Monday, December 22, 2014

ONLY THIS, ONLY THIS


                                       ONLY THIS, THIS

NAKAGAWA SOEN

Nakagawa Soen, was born in 1907 in Taiwan, the son of a Japanese army physician. Though he was educated in Confucianism and Zen, he was attracted to what he heard about the individualism of America, especially since Japanese society at the time was traditional and conformist. Soen was opposed to rules and was interested in a looser sort of lifestyle that included philosophy, literature, and poetry.

          After graduating from Tokyo University in 1931, Soen impulsively decided to be ordained as a Rinzai monk. But before committing himself to any temple he began traveling to Dai Bosatsu Mountain near Mount Fuji where he practiced solitary retreats as a hermit. Living off the land he bathed in streams, sat zazen alone, and wrote haiku.

          It was in 1932 while he was meditating at Dai Bosatu Mountain that Soen first dreamed up the idea of an international sort of zendo. He envisioned a place where anyone could take part in a sort of universalism of common understanding.

The following year he traveled to Sakhalin Island, a Russian/Japanese landmass north of Hokkaido, in a search for gold to fund such a project. He came away as poor as when he had left, but he did not lose sight of his vision of a universal learning center.

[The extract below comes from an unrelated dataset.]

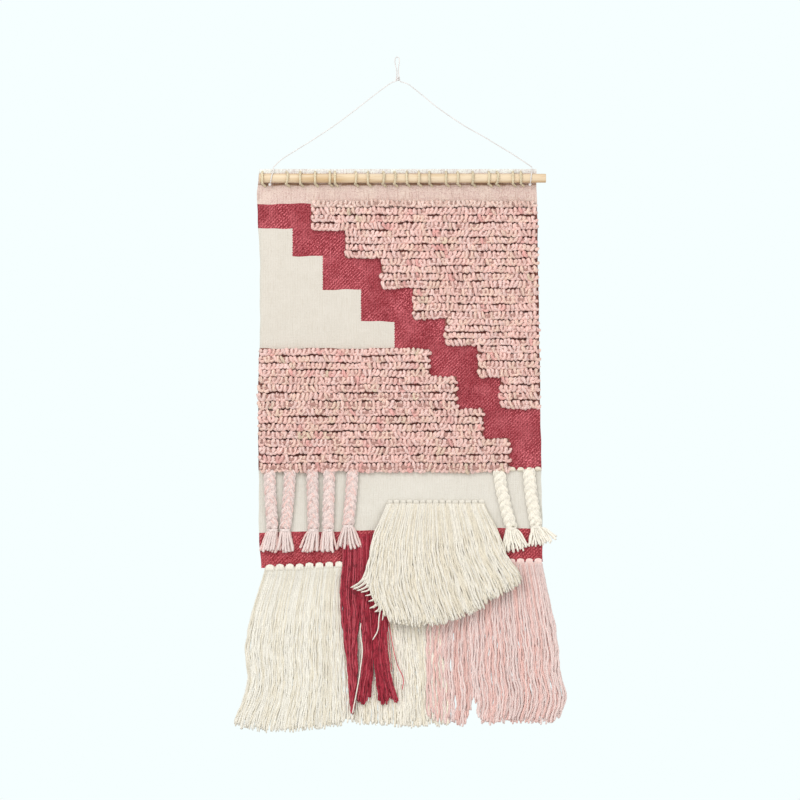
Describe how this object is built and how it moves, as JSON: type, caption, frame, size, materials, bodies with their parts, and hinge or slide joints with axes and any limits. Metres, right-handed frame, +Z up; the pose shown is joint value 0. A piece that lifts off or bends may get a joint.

          In 1950 Soen was grudgingly appointed abbot of Ryutaku-ji, a temple located in Mishima that had been founded in 1761 by Hakuin. Not wanting to feel tied down, Soen was indifferent about the whole business, and instead of outfitting himself in the traditional regalia for the ceremony he wore the black robes of a monk. Shortly after the official formalities he disappeared from the temple and retreated to his mountain hermitage.

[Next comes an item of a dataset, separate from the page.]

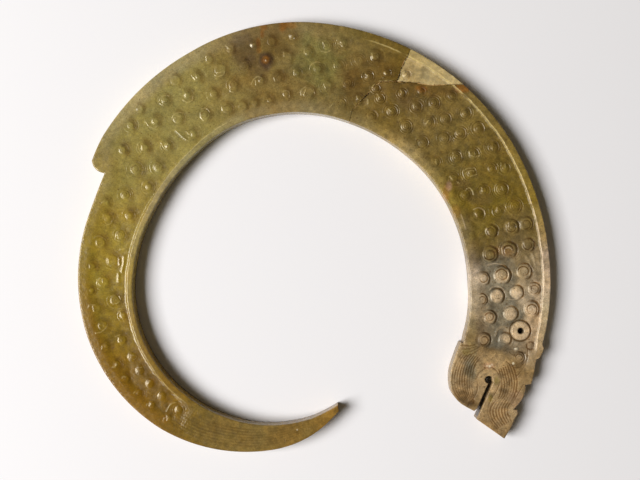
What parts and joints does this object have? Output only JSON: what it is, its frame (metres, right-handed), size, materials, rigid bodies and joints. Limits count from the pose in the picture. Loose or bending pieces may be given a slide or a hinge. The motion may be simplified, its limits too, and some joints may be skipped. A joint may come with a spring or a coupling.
{
  "type": "dragon pendant",
  "caption": "Flat carved jade pendant in the shape of a dragon coiled into an open ring, with rows of bosses inside a raised rim, a drilled hole to hang it by, and a mended break.",
  "frame": {"origin": "on the axis of the suspension hole, at the back face", "axes": "+Z out of the carved front face through the thickness, +X to the right and +Y up as the front is seen"},
  "size_m": [0.1419, 0.1292, 0.006],
  "materials": {
    "olive_jade": "polished, slightly translucent, mottled olive to amber with rust stains in the carving",
    "brown_jade": "satin polish, brown-olive clouded with tan and grey towards the head",
    "pale_jade": "satin, pale cream-olive with orange stains along the break",
    "adhesive": "aged resin, dull amber"
  },
  "bodies": {
    "root": {"body_and_tail": "olive_jade", "head_and_neck": "brown_jade", "outer_edge_wedge": "pale_jade", "adhesive_along_head_break": "adhesive", "adhesive_beside_wedge": "adhesive"}
  },
  "joints": []
}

          Abbot or not, Soen continued to study with various masters, some of which he was in agreement with, others not. Like a few of his predecessors—such as Bankei Yotaku—Soen thought Japanese Zen had grown musty. In time he developed his own brand of Zen practice which combined Soto, Rinzai, and other systems. He continued to write haiku, using it as a teaching tool, and in his talks he recited Shakespeare as well as Schopenhauer.

          The later scholar D.T. Suzuki considered Soen “a rather peculiar fellow.” Soen knew, in his time, Hakuin also been thought of as odd by the Japanese Zen establishment.

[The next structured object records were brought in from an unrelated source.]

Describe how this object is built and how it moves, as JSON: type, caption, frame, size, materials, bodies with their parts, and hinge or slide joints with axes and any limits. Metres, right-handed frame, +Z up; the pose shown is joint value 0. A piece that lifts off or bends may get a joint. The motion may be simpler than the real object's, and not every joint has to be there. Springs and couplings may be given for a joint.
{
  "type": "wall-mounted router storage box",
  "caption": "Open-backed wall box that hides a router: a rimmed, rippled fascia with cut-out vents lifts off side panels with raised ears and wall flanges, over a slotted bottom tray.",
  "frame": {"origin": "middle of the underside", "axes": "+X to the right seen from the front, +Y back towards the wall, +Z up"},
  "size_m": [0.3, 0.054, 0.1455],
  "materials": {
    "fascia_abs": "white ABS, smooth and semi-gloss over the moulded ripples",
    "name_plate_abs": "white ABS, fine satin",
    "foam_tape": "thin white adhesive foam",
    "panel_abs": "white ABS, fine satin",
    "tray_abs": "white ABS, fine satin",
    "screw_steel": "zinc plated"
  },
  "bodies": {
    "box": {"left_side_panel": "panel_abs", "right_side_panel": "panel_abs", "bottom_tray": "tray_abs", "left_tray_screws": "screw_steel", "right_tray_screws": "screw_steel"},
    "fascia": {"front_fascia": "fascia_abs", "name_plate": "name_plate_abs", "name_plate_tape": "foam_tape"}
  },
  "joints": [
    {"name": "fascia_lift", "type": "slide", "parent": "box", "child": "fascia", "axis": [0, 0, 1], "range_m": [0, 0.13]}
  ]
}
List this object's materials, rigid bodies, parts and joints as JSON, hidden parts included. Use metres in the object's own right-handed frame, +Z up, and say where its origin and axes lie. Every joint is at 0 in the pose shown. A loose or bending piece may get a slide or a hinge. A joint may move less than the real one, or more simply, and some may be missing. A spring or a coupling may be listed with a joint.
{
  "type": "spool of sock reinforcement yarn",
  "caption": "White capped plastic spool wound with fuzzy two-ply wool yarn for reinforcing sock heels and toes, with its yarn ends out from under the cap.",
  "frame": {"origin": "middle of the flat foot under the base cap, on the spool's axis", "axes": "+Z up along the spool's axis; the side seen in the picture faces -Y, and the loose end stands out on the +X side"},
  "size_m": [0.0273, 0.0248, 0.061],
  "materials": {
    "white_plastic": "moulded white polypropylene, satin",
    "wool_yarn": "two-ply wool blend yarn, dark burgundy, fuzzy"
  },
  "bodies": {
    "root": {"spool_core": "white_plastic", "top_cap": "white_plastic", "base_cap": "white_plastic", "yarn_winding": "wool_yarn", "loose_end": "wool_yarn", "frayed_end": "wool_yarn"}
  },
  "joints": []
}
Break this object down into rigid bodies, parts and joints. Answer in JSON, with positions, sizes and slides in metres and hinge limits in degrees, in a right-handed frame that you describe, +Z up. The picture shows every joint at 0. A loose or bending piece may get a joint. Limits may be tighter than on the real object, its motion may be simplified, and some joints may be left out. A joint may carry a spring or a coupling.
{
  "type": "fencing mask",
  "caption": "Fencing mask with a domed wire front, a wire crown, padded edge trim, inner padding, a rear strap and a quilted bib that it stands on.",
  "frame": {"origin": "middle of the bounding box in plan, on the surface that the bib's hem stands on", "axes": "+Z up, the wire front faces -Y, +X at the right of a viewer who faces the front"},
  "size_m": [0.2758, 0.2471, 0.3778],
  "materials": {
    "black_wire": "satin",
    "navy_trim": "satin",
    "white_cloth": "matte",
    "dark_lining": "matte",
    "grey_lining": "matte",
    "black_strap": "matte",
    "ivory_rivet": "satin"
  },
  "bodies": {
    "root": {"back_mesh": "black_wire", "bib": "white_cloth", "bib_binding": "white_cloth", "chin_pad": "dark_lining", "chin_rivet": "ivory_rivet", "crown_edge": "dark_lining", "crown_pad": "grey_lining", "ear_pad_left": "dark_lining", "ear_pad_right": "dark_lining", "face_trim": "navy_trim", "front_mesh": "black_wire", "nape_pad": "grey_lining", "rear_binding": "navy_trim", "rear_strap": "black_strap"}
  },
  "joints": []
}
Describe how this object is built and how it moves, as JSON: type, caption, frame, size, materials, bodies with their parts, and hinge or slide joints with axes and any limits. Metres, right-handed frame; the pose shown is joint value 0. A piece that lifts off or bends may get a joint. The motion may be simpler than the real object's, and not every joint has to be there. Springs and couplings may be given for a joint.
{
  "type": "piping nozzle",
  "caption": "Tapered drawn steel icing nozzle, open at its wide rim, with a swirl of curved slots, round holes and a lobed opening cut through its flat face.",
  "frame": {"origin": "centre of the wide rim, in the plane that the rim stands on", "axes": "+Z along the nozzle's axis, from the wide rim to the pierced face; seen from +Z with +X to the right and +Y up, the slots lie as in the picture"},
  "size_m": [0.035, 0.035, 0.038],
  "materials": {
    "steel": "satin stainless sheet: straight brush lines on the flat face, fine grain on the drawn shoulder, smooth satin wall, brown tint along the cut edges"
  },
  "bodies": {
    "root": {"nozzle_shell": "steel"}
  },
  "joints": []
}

          To paraphrase one writer, Soen’s teaching style emphasized communicating the immediate moment. One of his favorite expressions was ”Only this, this.” He would shout that, whacking his cushion for emphasis.

          He once put a pumpkin on his sitting pad in the dokusan room and laughed as each monk entered and bowed respectfully to it.

          In October 1959 Soen approved the founding of a sitting group in Hawaii, to be led by Robert Aitken, an American who had been a Japanese prisoner of war.

In 1968 the restless Soen made a trip to the USA to open New York Zendo Shobo-ji. The following year he led sesshins with local sanghas in Israel, England, Egypt, New York, California, and Hawaii.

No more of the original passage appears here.